REQUEST
In the listing below, locate the line containing "addPair('carry_strap', carryStrap(), MATERIAL.webbing);" and the line containing "obj.parent = rigid_bodies[body]". Output both of them and every line between, exactly as written, and nothing more.

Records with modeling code
————

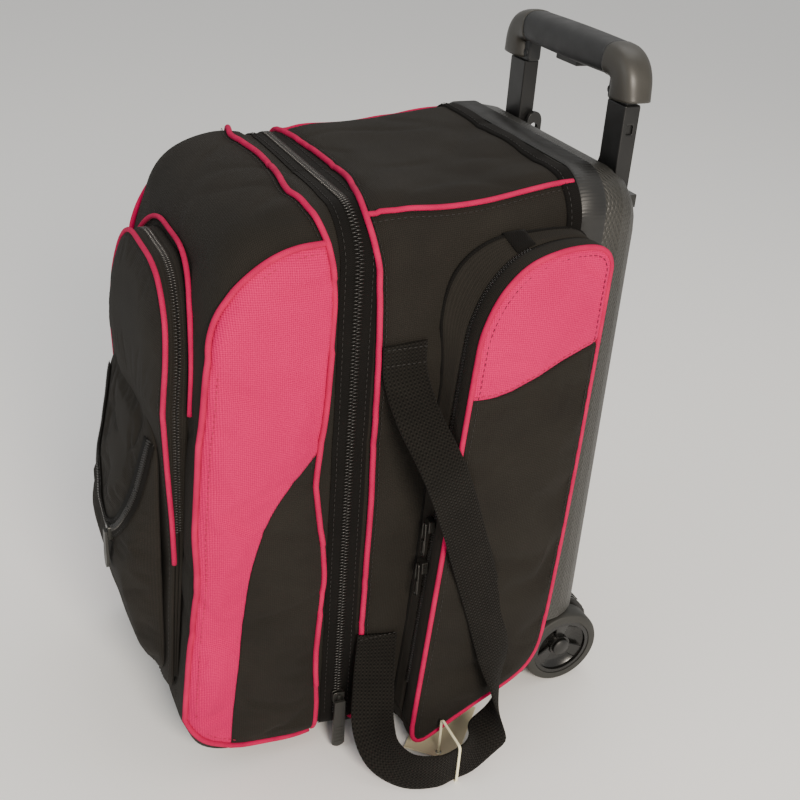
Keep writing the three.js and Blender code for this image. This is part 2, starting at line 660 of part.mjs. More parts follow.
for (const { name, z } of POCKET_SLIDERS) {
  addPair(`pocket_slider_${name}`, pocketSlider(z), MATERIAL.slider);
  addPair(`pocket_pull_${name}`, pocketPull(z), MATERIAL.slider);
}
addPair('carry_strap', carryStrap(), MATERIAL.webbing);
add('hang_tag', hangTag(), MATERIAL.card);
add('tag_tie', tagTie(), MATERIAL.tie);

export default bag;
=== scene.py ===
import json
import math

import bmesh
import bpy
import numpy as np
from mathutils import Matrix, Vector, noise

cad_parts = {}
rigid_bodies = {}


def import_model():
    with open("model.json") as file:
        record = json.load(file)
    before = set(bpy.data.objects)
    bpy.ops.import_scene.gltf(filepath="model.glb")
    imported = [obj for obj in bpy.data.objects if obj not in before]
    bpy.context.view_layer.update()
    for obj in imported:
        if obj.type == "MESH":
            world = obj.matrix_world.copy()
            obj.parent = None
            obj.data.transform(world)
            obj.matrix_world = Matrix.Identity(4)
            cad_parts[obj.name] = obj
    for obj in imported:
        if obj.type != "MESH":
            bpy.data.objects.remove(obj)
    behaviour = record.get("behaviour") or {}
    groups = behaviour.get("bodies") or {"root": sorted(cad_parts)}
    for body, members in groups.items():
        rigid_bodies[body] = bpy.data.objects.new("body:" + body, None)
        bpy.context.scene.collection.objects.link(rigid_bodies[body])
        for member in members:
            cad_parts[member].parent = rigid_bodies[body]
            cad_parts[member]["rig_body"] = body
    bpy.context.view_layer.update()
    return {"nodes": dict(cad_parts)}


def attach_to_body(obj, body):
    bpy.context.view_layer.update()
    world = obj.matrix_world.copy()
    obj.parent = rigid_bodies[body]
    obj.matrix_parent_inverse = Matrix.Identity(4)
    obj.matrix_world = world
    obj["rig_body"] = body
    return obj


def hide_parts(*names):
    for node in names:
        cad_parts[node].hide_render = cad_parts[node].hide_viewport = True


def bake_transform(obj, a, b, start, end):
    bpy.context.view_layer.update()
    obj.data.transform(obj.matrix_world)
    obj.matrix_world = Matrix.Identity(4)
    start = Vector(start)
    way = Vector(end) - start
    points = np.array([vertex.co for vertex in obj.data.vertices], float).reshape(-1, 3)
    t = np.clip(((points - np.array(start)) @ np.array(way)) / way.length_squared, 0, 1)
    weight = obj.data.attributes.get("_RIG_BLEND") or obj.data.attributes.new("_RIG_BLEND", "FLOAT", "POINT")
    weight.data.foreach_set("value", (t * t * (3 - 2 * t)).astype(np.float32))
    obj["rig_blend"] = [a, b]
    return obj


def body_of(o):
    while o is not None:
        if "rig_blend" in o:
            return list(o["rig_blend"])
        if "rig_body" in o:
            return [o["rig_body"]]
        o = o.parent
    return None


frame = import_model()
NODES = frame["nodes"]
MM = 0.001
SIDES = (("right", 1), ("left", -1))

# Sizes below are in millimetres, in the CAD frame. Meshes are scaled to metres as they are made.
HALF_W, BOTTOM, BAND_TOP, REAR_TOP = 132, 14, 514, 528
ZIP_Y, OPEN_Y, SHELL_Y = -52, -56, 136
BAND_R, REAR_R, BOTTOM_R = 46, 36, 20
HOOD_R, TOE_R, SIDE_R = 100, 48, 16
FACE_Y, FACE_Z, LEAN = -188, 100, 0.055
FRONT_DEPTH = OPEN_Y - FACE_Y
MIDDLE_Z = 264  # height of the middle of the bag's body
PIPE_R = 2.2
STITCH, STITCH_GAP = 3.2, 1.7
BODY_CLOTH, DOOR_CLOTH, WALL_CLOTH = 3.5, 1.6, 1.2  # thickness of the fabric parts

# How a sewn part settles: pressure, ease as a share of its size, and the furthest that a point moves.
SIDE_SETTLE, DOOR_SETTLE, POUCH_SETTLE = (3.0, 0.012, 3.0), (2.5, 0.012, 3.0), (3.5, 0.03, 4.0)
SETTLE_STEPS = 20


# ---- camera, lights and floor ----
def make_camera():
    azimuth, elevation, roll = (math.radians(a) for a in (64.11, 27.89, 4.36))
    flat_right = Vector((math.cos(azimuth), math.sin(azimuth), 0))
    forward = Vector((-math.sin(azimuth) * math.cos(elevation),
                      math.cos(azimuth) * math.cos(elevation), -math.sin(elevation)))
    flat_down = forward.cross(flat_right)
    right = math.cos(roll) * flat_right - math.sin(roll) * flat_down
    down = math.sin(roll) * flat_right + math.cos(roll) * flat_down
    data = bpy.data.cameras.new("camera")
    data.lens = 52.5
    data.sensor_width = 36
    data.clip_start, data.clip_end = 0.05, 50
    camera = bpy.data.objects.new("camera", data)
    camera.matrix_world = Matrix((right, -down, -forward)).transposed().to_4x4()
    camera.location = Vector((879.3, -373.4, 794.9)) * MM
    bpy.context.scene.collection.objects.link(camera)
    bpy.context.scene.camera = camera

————

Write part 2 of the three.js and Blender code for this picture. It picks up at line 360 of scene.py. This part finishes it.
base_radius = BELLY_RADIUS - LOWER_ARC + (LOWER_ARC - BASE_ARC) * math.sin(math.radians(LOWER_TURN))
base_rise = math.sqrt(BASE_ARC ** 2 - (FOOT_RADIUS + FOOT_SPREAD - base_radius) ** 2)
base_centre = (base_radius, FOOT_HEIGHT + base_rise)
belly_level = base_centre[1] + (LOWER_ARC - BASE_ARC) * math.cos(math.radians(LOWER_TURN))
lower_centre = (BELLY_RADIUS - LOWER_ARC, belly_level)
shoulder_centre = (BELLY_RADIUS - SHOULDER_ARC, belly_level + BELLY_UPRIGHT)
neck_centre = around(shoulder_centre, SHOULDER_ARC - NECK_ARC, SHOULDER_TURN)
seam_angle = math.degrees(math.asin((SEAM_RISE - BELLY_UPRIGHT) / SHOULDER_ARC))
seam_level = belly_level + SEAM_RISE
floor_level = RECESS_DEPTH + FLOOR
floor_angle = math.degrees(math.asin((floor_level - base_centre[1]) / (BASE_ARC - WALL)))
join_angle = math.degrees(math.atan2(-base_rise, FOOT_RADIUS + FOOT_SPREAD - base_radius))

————

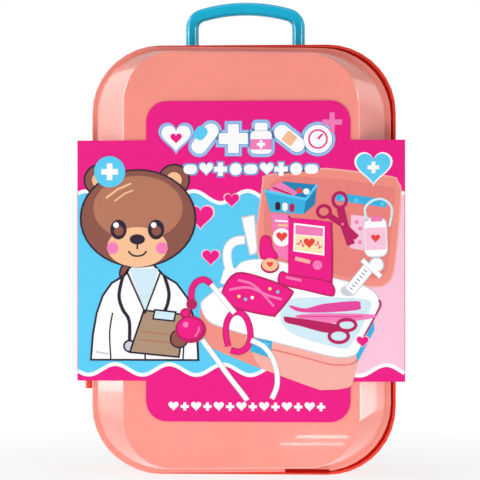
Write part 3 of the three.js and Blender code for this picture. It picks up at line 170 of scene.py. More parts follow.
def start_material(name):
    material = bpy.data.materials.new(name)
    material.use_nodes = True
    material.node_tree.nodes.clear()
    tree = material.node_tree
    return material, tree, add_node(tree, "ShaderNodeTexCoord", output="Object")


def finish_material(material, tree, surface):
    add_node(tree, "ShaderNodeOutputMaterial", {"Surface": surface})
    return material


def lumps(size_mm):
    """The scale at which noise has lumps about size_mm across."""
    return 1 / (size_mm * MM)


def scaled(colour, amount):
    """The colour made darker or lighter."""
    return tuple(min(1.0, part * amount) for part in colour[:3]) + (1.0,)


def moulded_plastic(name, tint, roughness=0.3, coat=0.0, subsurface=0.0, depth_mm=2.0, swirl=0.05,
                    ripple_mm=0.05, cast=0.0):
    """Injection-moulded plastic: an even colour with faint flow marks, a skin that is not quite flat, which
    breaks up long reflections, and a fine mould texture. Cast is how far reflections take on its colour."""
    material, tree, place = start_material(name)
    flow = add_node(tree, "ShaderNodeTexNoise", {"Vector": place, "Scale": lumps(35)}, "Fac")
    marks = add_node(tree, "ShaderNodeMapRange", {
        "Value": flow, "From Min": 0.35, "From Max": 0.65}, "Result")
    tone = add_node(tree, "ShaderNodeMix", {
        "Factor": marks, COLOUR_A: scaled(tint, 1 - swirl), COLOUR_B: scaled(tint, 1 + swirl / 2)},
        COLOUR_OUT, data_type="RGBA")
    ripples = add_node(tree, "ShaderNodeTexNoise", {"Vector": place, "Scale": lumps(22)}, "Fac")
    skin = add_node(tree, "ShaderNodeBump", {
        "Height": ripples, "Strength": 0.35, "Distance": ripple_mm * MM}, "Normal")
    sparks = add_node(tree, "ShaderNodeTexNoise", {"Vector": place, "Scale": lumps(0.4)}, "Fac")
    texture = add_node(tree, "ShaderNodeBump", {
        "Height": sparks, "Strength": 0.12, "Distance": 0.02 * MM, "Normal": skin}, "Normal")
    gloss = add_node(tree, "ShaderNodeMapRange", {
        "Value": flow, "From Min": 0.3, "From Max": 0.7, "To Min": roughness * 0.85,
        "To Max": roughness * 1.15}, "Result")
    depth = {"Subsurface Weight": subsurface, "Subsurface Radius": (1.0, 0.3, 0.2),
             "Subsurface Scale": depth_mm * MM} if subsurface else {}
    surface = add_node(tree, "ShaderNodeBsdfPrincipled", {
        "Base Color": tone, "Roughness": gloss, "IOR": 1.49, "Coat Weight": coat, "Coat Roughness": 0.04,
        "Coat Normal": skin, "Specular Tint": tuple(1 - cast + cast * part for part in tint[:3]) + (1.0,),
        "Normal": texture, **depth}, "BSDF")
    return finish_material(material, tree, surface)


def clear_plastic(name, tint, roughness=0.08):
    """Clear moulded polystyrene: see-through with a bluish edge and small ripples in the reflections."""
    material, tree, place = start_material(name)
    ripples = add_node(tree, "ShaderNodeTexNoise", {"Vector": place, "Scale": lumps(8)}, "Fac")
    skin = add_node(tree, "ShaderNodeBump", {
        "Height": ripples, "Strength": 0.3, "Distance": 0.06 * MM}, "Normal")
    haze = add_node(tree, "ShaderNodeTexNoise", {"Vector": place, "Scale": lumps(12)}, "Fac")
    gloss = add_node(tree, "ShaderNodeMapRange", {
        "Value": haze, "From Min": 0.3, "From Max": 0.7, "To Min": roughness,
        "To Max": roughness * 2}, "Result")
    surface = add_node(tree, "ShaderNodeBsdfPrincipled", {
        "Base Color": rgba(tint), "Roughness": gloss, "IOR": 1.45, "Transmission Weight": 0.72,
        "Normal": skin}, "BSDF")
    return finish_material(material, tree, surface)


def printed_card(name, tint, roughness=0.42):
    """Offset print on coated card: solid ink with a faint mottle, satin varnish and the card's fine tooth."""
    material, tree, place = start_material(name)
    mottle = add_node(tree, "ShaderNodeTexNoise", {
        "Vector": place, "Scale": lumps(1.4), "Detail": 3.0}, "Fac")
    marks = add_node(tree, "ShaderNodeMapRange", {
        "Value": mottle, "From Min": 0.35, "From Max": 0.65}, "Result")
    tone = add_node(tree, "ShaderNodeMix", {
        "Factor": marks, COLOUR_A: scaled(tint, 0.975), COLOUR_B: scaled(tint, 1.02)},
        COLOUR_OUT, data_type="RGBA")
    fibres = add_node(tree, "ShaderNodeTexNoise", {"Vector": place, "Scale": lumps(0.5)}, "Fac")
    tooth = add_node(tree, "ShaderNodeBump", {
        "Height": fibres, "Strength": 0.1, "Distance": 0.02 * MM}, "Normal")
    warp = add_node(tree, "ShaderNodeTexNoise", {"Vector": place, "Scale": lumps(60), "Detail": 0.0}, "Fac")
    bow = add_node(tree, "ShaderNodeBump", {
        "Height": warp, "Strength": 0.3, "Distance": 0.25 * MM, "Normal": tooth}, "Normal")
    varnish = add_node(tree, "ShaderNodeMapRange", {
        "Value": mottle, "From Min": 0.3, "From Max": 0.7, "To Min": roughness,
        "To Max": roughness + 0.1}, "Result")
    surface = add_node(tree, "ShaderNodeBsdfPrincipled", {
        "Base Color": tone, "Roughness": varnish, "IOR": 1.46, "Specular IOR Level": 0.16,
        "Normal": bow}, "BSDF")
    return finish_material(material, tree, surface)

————

ANSWER IN FULL
addPair('carry_strap', carryStrap(), MATERIAL.webbing);
add('hang_tag', hangTag(), MATERIAL.card);
add('tag_tie', tagTie(), MATERIAL.tie);

export default bag;
=== scene.py ===
import json
import math

import bmesh
import bpy
import numpy as np
from mathutils import Matrix, Vector, noise

cad_parts = {}
rigid_bodies = {}


def import_model():
    with open("model.json") as file:
        record = json.load(file)
    before = set(bpy.data.objects)
    bpy.ops.import_scene.gltf(filepath="model.glb")
    imported = [obj for obj in bpy.data.objects if obj not in before]
    bpy.context.view_layer.update()
    for obj in imported:
        if obj.type == "MESH":
            world = obj.matrix_world.copy()
            obj.parent = None
            obj.data.transform(world)
            obj.matrix_world = Matrix.Identity(4)
            cad_parts[obj.name] = obj
    for obj in imported:
        if obj.type != "MESH":
            bpy.data.objects.remove(obj)
    behaviour = record.get("behaviour") or {}
    groups = behaviour.get("bodies") or {"root": sorted(cad_parts)}
    for body, members in groups.items():
        rigid_bodies[body] = bpy.data.objects.new("body:" + body, None)
        bpy.context.scene.collection.objects.link(rigid_bodies[body])
        for member in members:
            cad_parts[member].parent = rigid_bodies[body]
            cad_parts[member]["rig_body"] = body
    bpy.context.view_layer.update()
    return {"nodes": dict(cad_parts)}


def attach_to_body(obj, body):
    bpy.context.view_layer.update()
    world = obj.matrix_world.copy()
    obj.parent = rigid_bodies[body]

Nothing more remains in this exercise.